Held: The appeal was allowed and the cross-appeal dismissed.

On a correct construction of the mortgage, a covenant to repay the balance was to be implied. Also to be implied was a term that the respondent would not enforce its rights and remedies in respect of the balance so long as the appellants paid the agreed instalments, but that, in the event of a default, the full balance would immediately become payable. The respondent was entitled to exercise its power of sale in the event of a one-month default for in the payment of an instalment. It was entitled to receive the balance of the principal sum and interest due out of the proceeds of sale. The combined effect of sections 5, 8 and 20 of the Limitation Act 1980 was that the respondent’s cause of action to recover the whole of the advance, whether by way of covenant or by simple contract, and the right to receive it out of the proceeds of sale of the house, arose on the appellants’ 1989 default. It was not necessary for the amount due to be ascertained on the sale of the house before the respondent had a right to receive it: Hornsey Local Board v Monarch Investment Building Society (1890) 24 QBD 1 applied.

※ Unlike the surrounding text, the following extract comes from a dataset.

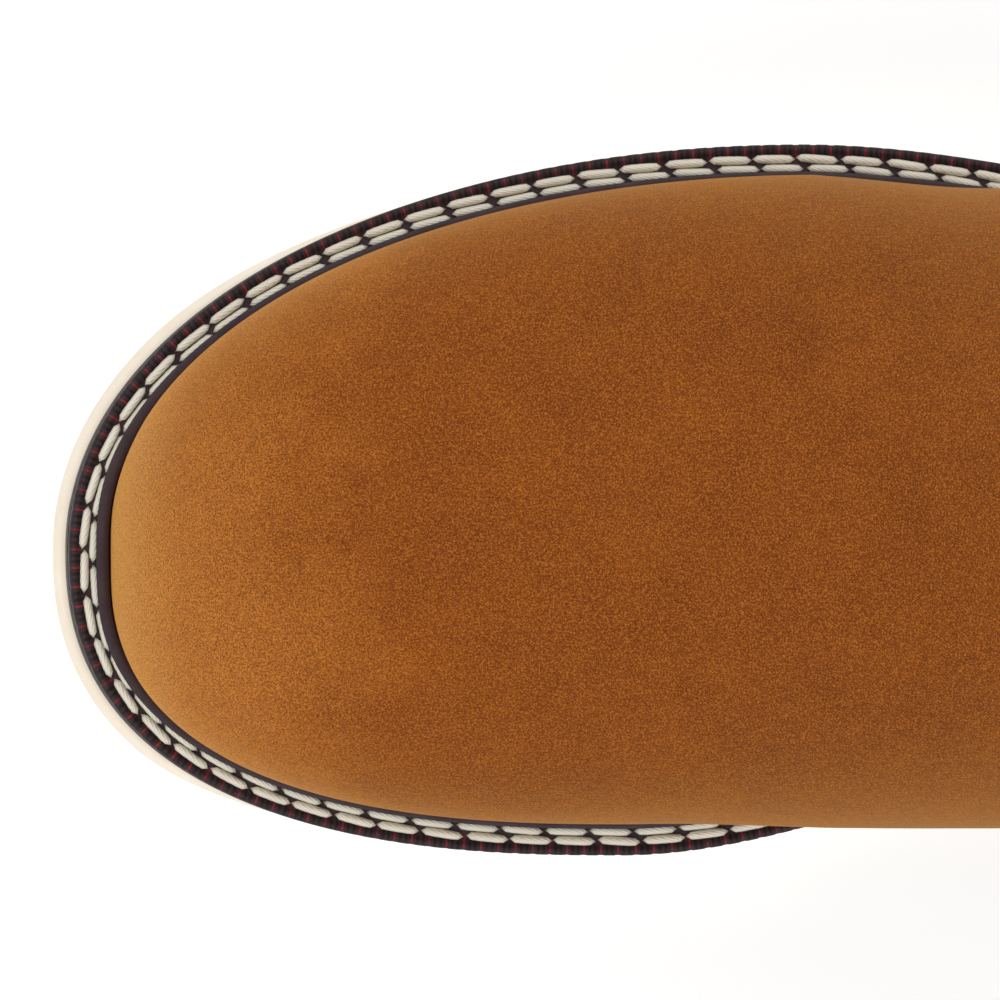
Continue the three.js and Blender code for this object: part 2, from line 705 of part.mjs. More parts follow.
const weltTop = GAP + weltThickness;
function weltRing() {
  const ring = [];
  const last = 2 * sideStations;
  for (let i = 0; i <= last; i++) {
    const [line, side] = i < sideStations ? [lateralLine, -1] : [medialLine, 1];
    const at = i < sideStations ? sideStations - i : i - sideStations;
    const clear = 0.36;
    const inner = (up) => surfaceOut(line, side, at, up) + clear;
    const outer = weltWidth(line[at].x);
    const corners = [
      [inner(GAP), GAP], [inner(weltTop), weltTop], [inner(stormLipHeight), stormLipHeight],
      [inner(stormLipHeight) + 0.7 * stormLipThickness, stormLipHeight],
      [inner(weltTop) + stormLipThickness, weltTop + 0.4], [inner(weltTop) + stormLipThickness, weltTop],
      [outer - 0.3, weltTop], [outer, weltTop - 0.4], [outer, GAP],
    ];
    ring.push(corners.map(([out, up]) => solePoint(line, side, at, out, up)));
  }
  return loft(ring);
}
const welt = weltRing().subtract(form(0.2));

// A row of stitches beside the feather line, as one thread that swells at every stitch
function stitchRow(out, fromStation, toStation) {
  const ring = [];
  const full = fromStation === null;
  const last = 2 * sideStations;
  const begin = full ? 0 : fromStation;
  const end = full ? last : toStation;
  for (let i = begin; i <= end; i++) {
    const lateral = i < sideStations;
    const line = lateral ? lateralLine : medialLine;
    const side = lateral ? -1 : 1;
    const at = lateral ? sideStations - i : i - sideStations;
    const x = line[at].x;
    const centre = solePoint(line, side, at, out, GAP + weltThickness + threadRadius + 0.1);
    const swell = threadRadius * (i % 2 ? 1 : 0.75);
    const [upX, upZ] = soleUp(x);
    const normal = planNormal(line, side, at);
    const row = [];
    for (let k = 0; k < 4; k++) {
      const turn = (Math.PI * k) / 2;
      const across = Math.cos(turn) * swell;
      const rise = Math.sin(turn) * swell;
      row.push(new THREE.Vector3(
        centre.x + normal.x * across * upZ + upX * rise,
        centre.y + normal.y * across,
        centre.z - normal.x * across * upX + upZ * rise,
      ));
    }
    ring.push(row);
  }
  return loft(full ? ring : [pole(ring[0]), ...ring, pole(ring[ring.length - 1])]);
}
const nearest = (line, x) => line.findIndex((p) => p.x <= x);
const outerStitches = stitchRow(outerRow, null);
const innerStitches = stitchRow(
  innerRow,
  sideStations - nearest(lateralLine, innerRowEnds.lateral),
  sideStations + nearest(medialLine, innerRowEnds.medial),
);

// ---------------------------------------------------------------- pull loops
const loopX = seamX(collarSideZ);
const tailOuter = bindingInner + GAP;
const tailInner = tailOuter + webbing;
const sideY = (x, z, depth) => {
  const t = stationOf(x, z);
  return halfWidth(section(t), medialEdge, x, z) - depth;
};
const loopRoot = {
  y: sideY(loopX, collarSideZ, (tailOuter + tailInner) / 2),
  z: collarSideZ + bindingThickness + 1,
};

function tail(side) {
  const outline = [
    [loopX - loopWidth / 2, collarSideZ - bindingHeight - loopTail],
    [loopX + loopWidth / 2, collarSideZ - bindingHeight - loopTail],
    [loopX + loopWidth / 2, loopRoot.z - 1],
    [loopX - loopWidth / 2, loopRoot.z - 1],
  ];
  const band = onSide(side, outline);
  return form(-tailOuter).subtract(form(-tailInner)).intersect(band);
}

// The loop is a strip of webbing, folded into a drop shape whose ends meet at the collar
function loop(side) {
  const drop = (path, wide, low, high) => {
    path.moveTo(0, low);
    path.bezierCurveTo(wide * 0.3, low + (high - low) * 0.25, wide, high * 0.42, wide, high * 0.68);
    path.bezierCurveTo(wide, high * 0.88, wide * 0.6, high, 0, high);
    path.bezierCurveTo(-wide * 0.6, high, -wide, high * 0.88, -wide, high * 0.68);
    path.bezierCurveTo(-wide, high * 0.42, -wide * 0.3, low + (high - low) * 0.25, 0, low);
    return path;
  };
  const shape = drop(new THREE.Shape(), loopInside + webbing, -1.2, loopHeight);
  const hole = drop(new THREE.Path(), loopInside, 0.8 * loopFoot, loopHeight - webbing);
  shape.holes.push(hole);
  const settings = { depth: loopWidth, bevelEnabled: false, curveSegments: 5 };
  const geometry = new THREE.ExtrudeGeometry(shape, settings);
  geometry.rotateX(Math.PI / 2);
  geometry.rotateZ(Math.PI / 2);
  geometry.translate(loopX - loopWidth / 2, side * loopRoot.y, loopRoot.z);
  const floor = new THREE.BoxGeometry(2 * loopWidth, 2 * loopWidth, loopWidth);
  floor.translate(loopX, side * loopRoot.y, loopRoot.z - loopWidth / 2);
  const foot = new THREE.BoxGeometry(loopWidth, webbing, loopFoot);
  foot.translate(loopX, side * loopRoot.y, loopRoot.z + loopFoot / 2);
  return solid(geometry).subtract(solid(floor)).add(solid(foot));
}

// ---------------------------------------------------------------- the boot
const boot = new THREE.Group();
boot.name = "steel_toe_work_boot";
[
  ["vamp", vamp, nubuck],
  ["counter_cover", counterCover, nubuck],
  ["shaft_front", front, nubuck],
  ["shaft_back", rear, nubuck],
  ["piping_medial", piping(1), nubuck],
  ["piping_lateral", piping(-1), nubuck],
  ["collar_binding", binding, nubuck],
  ["steel_toe_cap", toeCap, steel],
  ["toe_cap_guard", guard, foam],
  ["vamp_interlining", doubler, fibreboard],
  ["heel_counter", stiffener, fibreboard],
  ["lining", lining, liningCloth],
  ["storm_welt", welt, darkRubber],
  ["welt_stitching_outer", outerStitches, thread],
  ["welt_stitching_inner", innerStitches, thread],
  ["midsole", midsole, darkRubber],
  ["wedge_outsole", outsole, creamRubber],
  ["insole_rib", rib, fibreboard],
  ["cork_filler", filler, cork],
  ["steel_shank", shank, steel],
  ["insole_board", board, fibreboard],
  ["footbed_foam", bedFoam, foam],
  ["footbed_cover", bedCover, liningCloth],
  ["pull_loop_medial", loop(1), blackWebbing],
  ["pull_loop_lateral", loop(-1), blackWebbing],
  ["loop_tail_medial", tail(1), blackWebbing],
  ["loop_tail_lateral", tail(-1), blackWebbing],
].forEach(([name, manifold, material]) => boot.add(piece(name, manifold, material)));

export default boot;
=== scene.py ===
"""A right steel toe work boot: nubuck upper, stitched storm welt and a wedge outsole."""

import contextlib
import math

import bmesh
import bpy
import numpy as np
from mathutils import Matrix, Vector


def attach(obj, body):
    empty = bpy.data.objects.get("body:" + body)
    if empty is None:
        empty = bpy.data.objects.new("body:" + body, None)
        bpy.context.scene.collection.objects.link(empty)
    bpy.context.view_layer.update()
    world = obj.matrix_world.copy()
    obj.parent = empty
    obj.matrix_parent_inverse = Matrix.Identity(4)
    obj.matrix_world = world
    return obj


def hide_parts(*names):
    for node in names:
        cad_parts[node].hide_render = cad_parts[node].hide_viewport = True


bl_info = {
    "name": "Steel toe work boot",
    "version": (1, 0, 0),
    "blender": (4, 5, 0),
    "location": "View3D > Sidebar > Boot",
    "description": "Makes the upper, welt, stitching, sole and loops of a steel toe work boot",
    "category": "Add Mesh",
}

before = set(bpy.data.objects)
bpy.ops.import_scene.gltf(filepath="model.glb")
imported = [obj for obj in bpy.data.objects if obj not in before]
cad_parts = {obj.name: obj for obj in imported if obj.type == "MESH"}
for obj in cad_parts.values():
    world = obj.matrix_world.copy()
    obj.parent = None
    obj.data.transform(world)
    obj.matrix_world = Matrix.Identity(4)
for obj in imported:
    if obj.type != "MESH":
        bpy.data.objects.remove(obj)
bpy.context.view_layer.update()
MM = 0.001
GAP = 0.3

# ------------------------------------------------------------------ sizes of the last, in mm
TOE_X, TOE_Y, HEEL_X = 143.5, 7.9, -146.8
SEAT_X, HEEL_POWER = -106.0, 2.3
MEDIAL = dict(side=1, ball_x=62, ball=50.1, waist_x=-20, waist=34, seat=34.5, toe_power=2.5, swell=2.6)
LATERAL = dict(side=-1, ball_x=33, ball=50.1, waist_x=-60, waist=38, seat=34.5, toe_power=2.03, swell=0)
SWELLING = [(0.75, 0.0), (1.08, 1.0), (1.6, 0.0)]
SOLE_FOREFOOT, MIDSOLE, WEDGE_RISE = 12.0, 3.0, 21.0
WEDGE_FRONT, WEDGE_REAR = 42.0, -90.0
TOE_SPRING, SPRING_X, SOLE_TIP = 9.0, 57.0, 152.5
WELT_FRONT, WELT_HEEL, WELT_TOP, LIP_TOP = 6.9, 6.0, 3.3, 6.4
OUTER_ROW, INNER_ROW = 4.8, 3.1
CROWN_X, CROWN_Z, TOE_POWER = 100.0, 72.0, 2.3
THROAT = (-24.0, 150.0)
FORM_TOP = 285.0
PIVOT_X, PIVOT_Z = 30.0, 190.0
FRONT_RUN, SHAFT_RUN = TOE_X - PIVOT_X, FORM_TOP - PIVOT_Z
TOE_BULGE = 1.0
GIRTHS = [(1.11, 48.8), (1.4, 42.5), (1.7, 39.0), (2.1, 41.0), (3.0, 46.0)]
ROUNDNESS = [(0.0, 2.4), (1.0, 2.15), (1.33, 2.0), (2.0, 2.2)]
CORE_X = -88.0
SEAM_TOP, SEAM_FOOT = (-84.0, 290.0), (-61.0, 30.0)
COVER, SHAFT_OUT, SHAFT_IN, LINING_OUT, LINING_IN = 2.2, 2.5, 4.3, 4.6, 5.6
TREAD_DEPTH, TREAD_WIDTH, TREAD_PITCH = 1.6, 3.0, 11.0
LOOP_WIDTH, LOOP_HEIGHT, LOOP_INSIDE, WEBBING = 22.0, 24.0, 4.4, 1.3
LOOP_TAIL, LOOP_ROOT_Y, LOOP_ROOT_Z = 16.0, 37.128, 264.0
COLLAR_SIDE, BINDING_HEIGHT = 262.0, 8.0
LINING_FRONT = 0.02  # the station where the lining starts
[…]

The cause of action was “upon a specialty” within section 8, and was also “part of the advance secured by a mortgage” within the meaning of section 20, at the date upon which the cause of action accrued. More than 12 years had elapsed since the cause of action had accrued. Accordingly, the claim for the shortfall was statute-barred.

Nigel Meares (instructed by Peter H Rollin) appeared for the appellants; John McGhee QC and Stephanie Tozer (instructed by Rosling King) appeared for the respondent.